### MATERIAL TO PROCESS ###
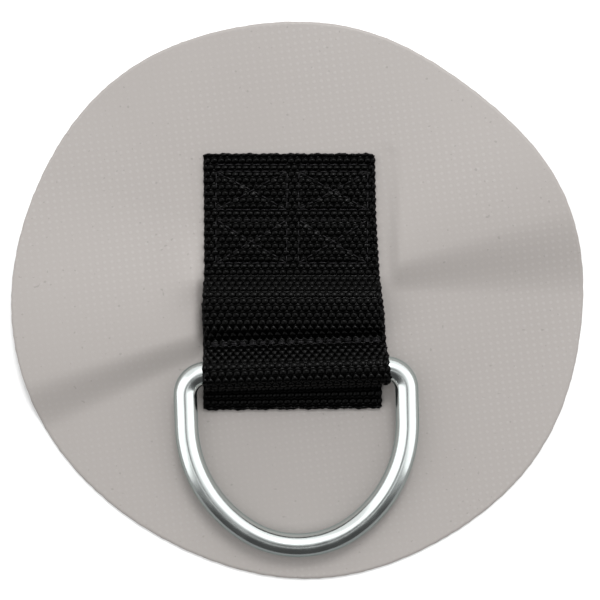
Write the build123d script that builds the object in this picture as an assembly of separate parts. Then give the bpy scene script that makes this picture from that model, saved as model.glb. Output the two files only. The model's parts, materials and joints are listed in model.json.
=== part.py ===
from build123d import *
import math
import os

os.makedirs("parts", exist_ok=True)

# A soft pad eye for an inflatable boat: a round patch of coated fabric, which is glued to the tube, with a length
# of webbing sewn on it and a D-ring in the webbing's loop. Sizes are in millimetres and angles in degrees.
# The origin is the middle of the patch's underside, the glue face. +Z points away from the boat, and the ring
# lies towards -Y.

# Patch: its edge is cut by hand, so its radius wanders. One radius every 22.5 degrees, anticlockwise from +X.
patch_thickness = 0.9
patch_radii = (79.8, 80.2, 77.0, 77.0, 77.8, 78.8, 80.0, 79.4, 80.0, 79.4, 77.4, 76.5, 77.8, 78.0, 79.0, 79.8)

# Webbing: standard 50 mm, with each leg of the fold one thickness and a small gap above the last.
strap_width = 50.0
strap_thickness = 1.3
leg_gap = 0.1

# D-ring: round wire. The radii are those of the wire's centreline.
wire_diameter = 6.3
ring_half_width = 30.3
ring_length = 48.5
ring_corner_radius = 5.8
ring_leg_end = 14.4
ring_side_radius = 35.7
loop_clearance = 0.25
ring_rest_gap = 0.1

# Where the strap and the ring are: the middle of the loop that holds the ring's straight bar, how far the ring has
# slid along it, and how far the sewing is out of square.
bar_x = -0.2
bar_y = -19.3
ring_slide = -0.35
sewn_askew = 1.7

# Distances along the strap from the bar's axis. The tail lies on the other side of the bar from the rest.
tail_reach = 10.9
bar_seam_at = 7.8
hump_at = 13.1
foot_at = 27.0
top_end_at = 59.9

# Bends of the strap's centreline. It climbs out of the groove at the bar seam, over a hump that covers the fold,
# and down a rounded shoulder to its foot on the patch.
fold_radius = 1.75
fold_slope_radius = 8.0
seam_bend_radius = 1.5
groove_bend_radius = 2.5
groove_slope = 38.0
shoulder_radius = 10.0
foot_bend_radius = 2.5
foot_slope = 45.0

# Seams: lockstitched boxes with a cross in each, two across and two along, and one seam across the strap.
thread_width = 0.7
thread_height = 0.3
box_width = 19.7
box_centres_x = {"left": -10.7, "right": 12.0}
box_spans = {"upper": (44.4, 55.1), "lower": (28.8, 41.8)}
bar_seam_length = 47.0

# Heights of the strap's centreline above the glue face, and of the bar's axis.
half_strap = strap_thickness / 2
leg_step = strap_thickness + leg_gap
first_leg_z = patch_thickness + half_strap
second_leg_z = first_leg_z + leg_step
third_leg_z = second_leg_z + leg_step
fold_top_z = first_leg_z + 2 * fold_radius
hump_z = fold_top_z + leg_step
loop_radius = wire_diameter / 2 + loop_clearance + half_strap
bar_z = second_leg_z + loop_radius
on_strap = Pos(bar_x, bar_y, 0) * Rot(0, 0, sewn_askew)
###
### MATERIAL TO PROCESS ###
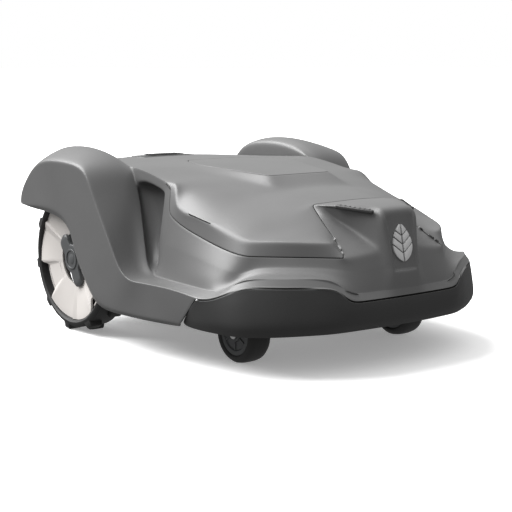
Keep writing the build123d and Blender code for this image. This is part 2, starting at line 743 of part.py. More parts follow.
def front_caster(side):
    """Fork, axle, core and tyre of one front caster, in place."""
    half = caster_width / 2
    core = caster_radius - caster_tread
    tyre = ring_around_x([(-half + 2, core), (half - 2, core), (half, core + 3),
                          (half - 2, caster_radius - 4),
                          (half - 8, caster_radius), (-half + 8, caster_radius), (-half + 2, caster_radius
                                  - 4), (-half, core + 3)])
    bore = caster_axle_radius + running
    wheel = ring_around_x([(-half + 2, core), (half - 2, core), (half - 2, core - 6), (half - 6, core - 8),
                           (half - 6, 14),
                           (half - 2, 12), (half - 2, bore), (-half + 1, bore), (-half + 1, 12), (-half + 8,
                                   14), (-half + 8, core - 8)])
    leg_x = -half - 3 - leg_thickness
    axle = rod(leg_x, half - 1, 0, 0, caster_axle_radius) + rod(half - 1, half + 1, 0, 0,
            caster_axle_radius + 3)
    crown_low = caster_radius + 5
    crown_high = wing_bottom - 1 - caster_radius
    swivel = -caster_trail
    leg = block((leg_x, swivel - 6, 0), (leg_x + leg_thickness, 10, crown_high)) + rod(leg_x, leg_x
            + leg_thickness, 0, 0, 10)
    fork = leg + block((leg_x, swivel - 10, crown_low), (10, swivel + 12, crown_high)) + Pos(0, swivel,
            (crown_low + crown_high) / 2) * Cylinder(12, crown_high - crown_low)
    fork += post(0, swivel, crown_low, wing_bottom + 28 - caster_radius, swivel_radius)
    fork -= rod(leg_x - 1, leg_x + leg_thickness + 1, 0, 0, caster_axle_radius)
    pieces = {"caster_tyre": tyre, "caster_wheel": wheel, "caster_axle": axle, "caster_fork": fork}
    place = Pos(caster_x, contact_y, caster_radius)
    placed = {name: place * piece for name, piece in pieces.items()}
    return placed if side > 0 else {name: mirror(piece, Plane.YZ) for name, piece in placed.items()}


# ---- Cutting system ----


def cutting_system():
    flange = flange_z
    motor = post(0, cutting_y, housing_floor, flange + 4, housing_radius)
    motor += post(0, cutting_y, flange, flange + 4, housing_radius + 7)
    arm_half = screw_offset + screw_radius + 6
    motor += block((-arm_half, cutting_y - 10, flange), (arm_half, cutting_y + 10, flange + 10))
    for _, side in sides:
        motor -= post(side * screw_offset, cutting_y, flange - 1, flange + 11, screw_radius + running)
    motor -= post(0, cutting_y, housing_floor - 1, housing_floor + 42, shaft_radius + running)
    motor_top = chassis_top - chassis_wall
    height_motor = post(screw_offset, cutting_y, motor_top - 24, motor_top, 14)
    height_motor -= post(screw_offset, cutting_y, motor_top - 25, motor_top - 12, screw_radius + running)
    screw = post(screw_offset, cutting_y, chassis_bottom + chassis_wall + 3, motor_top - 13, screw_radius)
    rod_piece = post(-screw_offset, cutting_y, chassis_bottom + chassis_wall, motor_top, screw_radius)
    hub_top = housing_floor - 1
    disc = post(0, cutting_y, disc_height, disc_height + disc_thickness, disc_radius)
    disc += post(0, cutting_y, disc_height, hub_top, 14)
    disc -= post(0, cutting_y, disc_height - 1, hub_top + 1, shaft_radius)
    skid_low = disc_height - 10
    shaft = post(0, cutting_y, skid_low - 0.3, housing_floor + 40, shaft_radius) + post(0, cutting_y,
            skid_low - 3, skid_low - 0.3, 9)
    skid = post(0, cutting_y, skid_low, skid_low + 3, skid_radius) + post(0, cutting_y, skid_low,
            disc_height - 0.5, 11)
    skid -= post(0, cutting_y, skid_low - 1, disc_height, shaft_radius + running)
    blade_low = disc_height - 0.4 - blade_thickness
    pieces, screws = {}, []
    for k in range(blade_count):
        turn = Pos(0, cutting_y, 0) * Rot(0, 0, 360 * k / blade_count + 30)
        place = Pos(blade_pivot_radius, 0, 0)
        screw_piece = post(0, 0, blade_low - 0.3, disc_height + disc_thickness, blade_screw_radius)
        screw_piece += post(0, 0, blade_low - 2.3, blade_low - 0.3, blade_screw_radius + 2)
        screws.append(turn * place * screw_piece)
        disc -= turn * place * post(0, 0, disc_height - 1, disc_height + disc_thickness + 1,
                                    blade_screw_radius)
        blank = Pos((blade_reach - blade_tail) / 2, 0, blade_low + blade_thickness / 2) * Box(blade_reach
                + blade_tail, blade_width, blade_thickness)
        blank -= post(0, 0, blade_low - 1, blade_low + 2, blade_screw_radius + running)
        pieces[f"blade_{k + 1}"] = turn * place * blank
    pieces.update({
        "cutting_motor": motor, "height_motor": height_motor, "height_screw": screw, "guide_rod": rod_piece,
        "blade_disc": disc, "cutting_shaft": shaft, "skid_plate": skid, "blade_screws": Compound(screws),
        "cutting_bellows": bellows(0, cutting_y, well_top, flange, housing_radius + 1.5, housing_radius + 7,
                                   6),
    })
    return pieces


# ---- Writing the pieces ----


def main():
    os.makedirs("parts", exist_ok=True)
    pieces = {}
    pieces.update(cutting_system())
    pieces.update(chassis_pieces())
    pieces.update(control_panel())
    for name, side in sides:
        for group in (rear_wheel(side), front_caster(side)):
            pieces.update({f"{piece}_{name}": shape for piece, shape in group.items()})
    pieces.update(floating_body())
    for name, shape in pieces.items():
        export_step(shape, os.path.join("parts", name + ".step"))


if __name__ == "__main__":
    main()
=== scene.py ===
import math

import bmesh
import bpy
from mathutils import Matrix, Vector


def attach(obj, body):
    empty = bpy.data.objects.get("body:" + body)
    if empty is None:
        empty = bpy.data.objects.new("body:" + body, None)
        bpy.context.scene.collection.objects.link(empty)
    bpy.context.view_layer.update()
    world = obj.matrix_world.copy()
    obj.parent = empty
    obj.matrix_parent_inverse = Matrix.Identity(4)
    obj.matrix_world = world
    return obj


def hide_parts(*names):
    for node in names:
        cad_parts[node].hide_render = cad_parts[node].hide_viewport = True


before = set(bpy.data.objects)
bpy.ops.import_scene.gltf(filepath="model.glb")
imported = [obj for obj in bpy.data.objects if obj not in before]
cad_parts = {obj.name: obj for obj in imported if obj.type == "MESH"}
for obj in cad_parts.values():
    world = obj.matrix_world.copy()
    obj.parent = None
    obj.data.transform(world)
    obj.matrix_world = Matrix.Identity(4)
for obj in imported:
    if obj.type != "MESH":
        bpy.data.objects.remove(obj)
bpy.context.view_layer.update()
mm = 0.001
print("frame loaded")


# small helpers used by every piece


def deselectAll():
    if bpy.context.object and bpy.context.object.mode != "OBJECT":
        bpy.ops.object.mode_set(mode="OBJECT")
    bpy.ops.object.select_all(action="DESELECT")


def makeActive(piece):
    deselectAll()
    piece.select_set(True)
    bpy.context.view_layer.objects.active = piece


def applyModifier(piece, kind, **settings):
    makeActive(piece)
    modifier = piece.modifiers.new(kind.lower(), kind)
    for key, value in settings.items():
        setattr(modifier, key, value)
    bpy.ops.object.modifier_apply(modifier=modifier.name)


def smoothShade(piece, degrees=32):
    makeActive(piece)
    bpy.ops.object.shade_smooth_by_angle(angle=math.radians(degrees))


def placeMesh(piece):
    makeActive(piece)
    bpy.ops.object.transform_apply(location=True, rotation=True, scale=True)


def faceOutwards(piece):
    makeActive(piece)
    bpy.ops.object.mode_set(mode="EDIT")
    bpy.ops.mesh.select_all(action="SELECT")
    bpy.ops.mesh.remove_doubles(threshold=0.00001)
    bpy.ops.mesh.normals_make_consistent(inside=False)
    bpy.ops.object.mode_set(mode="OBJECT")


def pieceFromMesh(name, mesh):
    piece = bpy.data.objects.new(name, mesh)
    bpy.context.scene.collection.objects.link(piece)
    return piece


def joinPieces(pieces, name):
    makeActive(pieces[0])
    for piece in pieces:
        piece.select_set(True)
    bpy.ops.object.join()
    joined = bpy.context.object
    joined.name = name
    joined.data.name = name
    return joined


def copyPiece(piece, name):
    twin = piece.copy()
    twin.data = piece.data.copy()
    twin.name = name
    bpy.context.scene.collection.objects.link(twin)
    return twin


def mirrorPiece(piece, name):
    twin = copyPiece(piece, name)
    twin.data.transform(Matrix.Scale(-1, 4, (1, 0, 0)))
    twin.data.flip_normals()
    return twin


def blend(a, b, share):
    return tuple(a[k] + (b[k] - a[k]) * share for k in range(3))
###
### INSTRUCTIONS FOR THE TASK
Exactly those lines that run from the line with "# ---- Writing" through the line with "in imported if" are to be reproduced; both end lines belong to the range.

### WORKED SOLUTION
# ---- Writing the pieces ----


def main():
    os.makedirs("parts", exist_ok=True)
    pieces = {}
    pieces.update(cutting_system())
    pieces.update(chassis_pieces())
    pieces.update(control_panel())
    for name, side in sides:
        for group in (rear_wheel(side), front_caster(side)):
            pieces.update({f"{piece}_{name}": shape for piece, shape in group.items()})
    pieces.update(floating_body())
    for name, shape in pieces.items():
        export_step(shape, os.path.join("parts", name + ".step"))


if __name__ == "__main__":
    main()
=== scene.py ===
import math

import bmesh
import bpy
from mathutils import Matrix, Vector


def attach(obj, body):
    empty = bpy.data.objects.get("body:" + body)
    if empty is None:
        empty = bpy.data.objects.new("body:" + body, None)
        bpy.context.scene.collection.objects.link(empty)
    bpy.context.view_layer.update()
    world = obj.matrix_world.copy()
    obj.parent = empty
    obj.matrix_parent_inverse = Matrix.Identity(4)
    obj.matrix_world = world
    return obj


def hide_parts(*names):
    for node in names:
        cad_parts[node].hide_render = cad_parts[node].hide_viewport = True


before = set(bpy.data.objects)
bpy.ops.import_scene.gltf(filepath="model.glb")
imported = [obj for obj in bpy.data.objects if obj not in before]
cad_parts = {obj.name: obj for obj in imported if obj.type == "MESH"}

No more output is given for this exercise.